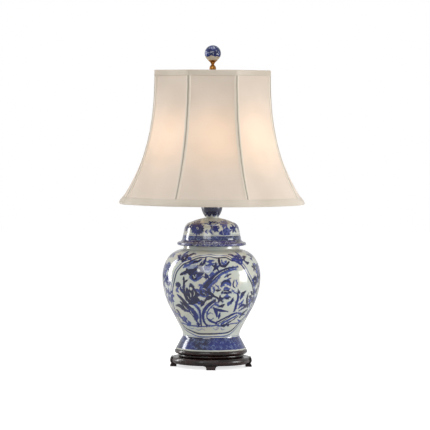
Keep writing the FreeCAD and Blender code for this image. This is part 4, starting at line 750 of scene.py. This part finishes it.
def painted_glaze(name, bands):
    """Clear glaze over cobalt brushwork on a pale greenish body; bands adds the turned borders."""
    material, graph, put = finish_of(name, IOR=1.46, Coat_Roughness=0.04)
    clouds = graph.noise(22.0, 3.0)
    ground = graph.blend(graph.ramp(clouds, 0.42, 0.68), GLAZE_GROUND, GLAZE_WARM)
    specks = graph.ramp(graph.cells(210.0), 0.09, 0.04)
    ground = graph.blend(graph.times(specks, 0.35), ground, paint(120, 110, 90))

    wash = graph.noise(150.0, 3.0, 0.6)
    royal = graph.ramp(graph.noise(16.0, 1.0), 0.42, 0.60)
    dark = graph.blend(graph.times(royal, 0.75), COBALT_DARK, COBALT_ROYAL)
    dark = graph.blend(graph.ramp(wash, 0.52, 0.78, 0.0, 0.7), dark, COBALT_MID)
    mid = graph.blend(graph.ramp(wash, 0.35, 0.7), COBALT_ROYAL, COBALT_MID)
    pale = graph.blend(graph.ramp(wash, 0.35, 0.7), COBALT_MID, COBALT_PALE)

    near = graph.higher(graph.attribute("brush_mid"), graph.attribute("brush_dark"))
    daubs = graph.ramp(graph.cells(260.0, graph.stretched(1.0, 1.0, 0.7)), 0.62, 0.42)
    tufts = graph.ramp(graph.noise(75.0, 1.0), 0.46, 0.54)
    flecks = graph.times(graph.times(daubs, tufts), graph.ramp(near, -2.8, -0.8))
    coloured = graph.blend(graph.times(flecks, 0.8), ground, mid)
    for tone, colour, soft, strength in (("pale", pale, 0.9, 0.6), ("mid", mid, 0.55, 0.95),
                                         ("dark", dark, 0.4, 1.0), ("reserve", ground, 0.4, 0.95)):
        distance = graph.attribute("brush_" + tone)
        mask = graph.effect("brush_edge", Distance=distance, Softness=soft, Wobble=1.5)[0]
        coloured = graph.blend(graph.times(mask, strength), coloured, colour)
    coloured = bands(graph, coloured, ground, dark, mid)
    put("Base Color", coloured)
    put("Roughness", graph.ramp(wash, 0.3, 0.7, 0.10, 0.20))
    put("Coat Weight", graph.ramp(clouds, 0.3, 0.7, 0.7, 0.95))
    put("Normal", graph.bump(graph.noise(60.0, 2.0), 0.00012))
    return material


def within(graph, height, stretch):
    """Mask of a border's stretch of height, with a soft edge."""
    (low, high), soft = stretch, 0.25
    above = graph.ramp(height, (low - soft) * MM, (low + soft) * MM)
    return graph.times(above, graph.ramp(height, (high + soft) * MM, (high - soft) * MM))


def wavering_height(graph):
    """Height on the piece with a slight hand-turned waver."""
    axes = graph.axes()
    tremor = graph.times(graph.minus(graph.noise(45.0, 1.0), 0.5), 0.0011)
    return graph.plus(axes["Z"], tremor)


def bearing_cells(graph, count):
    """How many cells round the axis a point lies from the front, out of count."""
    axes = graph.axes()
    angle = graph.calc("ARCTAN2", axes["X"], graph.times(axes["Y"], -1.0))
    return graph.times(angle, count / FULL_TURN)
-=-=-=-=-
# Exercise
Repeat the material above in full, keeping every word.

# Correct answer
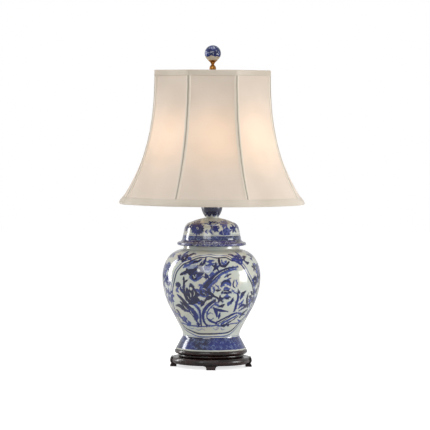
Keep writing the FreeCAD and Blender code for this image. This is part 4, starting at line 750 of scene.py. This part finishes it.
def painted_glaze(name, bands):
    """Clear glaze over cobalt brushwork on a pale greenish body; bands adds the turned borders."""
    material, graph, put = finish_of(name, IOR=1.46, Coat_Roughness=0.04)
    clouds = graph.noise(22.0, 3.0)
    ground = graph.blend(graph.ramp(clouds, 0.42, 0.68), GLAZE_GROUND, GLAZE_WARM)
    specks = graph.ramp(graph.cells(210.0), 0.09, 0.04)
    ground = graph.blend(graph.times(specks, 0.35), ground, paint(120, 110, 90))

    wash = graph.noise(150.0, 3.0, 0.6)
    royal = graph.ramp(graph.noise(16.0, 1.0), 0.42, 0.60)
    dark = graph.blend(graph.times(royal, 0.75), COBALT_DARK, COBALT_ROYAL)
    dark = graph.blend(graph.ramp(wash, 0.52, 0.78, 0.0, 0.7), dark, COBALT_MID)
    mid = graph.blend(graph.ramp(wash, 0.35, 0.7), COBALT_ROYAL, COBALT_MID)
    pale = graph.blend(graph.ramp(wash, 0.35, 0.7), COBALT_MID, COBALT_PALE)

    near = graph.higher(graph.attribute("brush_mid"), graph.attribute("brush_dark"))
    daubs = graph.ramp(graph.cells(260.0, graph.stretched(1.0, 1.0, 0.7)), 0.62, 0.42)
    tufts = graph.ramp(graph.noise(75.0, 1.0), 0.46, 0.54)
    flecks = graph.times(graph.times(daubs, tufts), graph.ramp(near, -2.8, -0.8))
    coloured = graph.blend(graph.times(flecks, 0.8), ground, mid)
    for tone, colour, soft, strength in (("pale", pale, 0.9, 0.6), ("mid", mid, 0.55, 0.95),
                                         ("dark", dark, 0.4, 1.0), ("reserve", ground, 0.4, 0.95)):
        distance = graph.attribute("brush_" + tone)
        mask = graph.effect("brush_edge", Distance=distance, Softness=soft, Wobble=1.5)[0]
        coloured = graph.blend(graph.times(mask, strength), coloured, colour)
    coloured = bands(graph, coloured, ground, dark, mid)
    put("Base Color", coloured)
    put("Roughness", graph.ramp(wash, 0.3, 0.7, 0.10, 0.20))
    put("Coat Weight", graph.ramp(clouds, 0.3, 0.7, 0.7, 0.95))
    put("Normal", graph.bump(graph.noise(60.0, 2.0), 0.00012))
    return material


def within(graph, height, stretch):
    """Mask of a border's stretch of height, with a soft edge."""
    (low, high), soft = stretch, 0.25
    above = graph.ramp(height, (low - soft) * MM, (low + soft) * MM)
    return graph.times(above, graph.ramp(height, (high + soft) * MM, (high - soft) * MM))


def wavering_height(graph):
    """Height on the piece with a slight hand-turned waver."""
    axes = graph.axes()
    tremor = graph.times(graph.minus(graph.noise(45.0, 1.0), 0.5), 0.0011)
    return graph.plus(axes["Z"], tremor)


def bearing_cells(graph, count):
    """How many cells round the axis a point lies from the front, out of count."""
    axes = graph.axes()
    angle = graph.calc("ARCTAN2", axes["X"], graph.times(axes["Y"], -1.0))
    return graph.times(angle, count / FULL_TURN)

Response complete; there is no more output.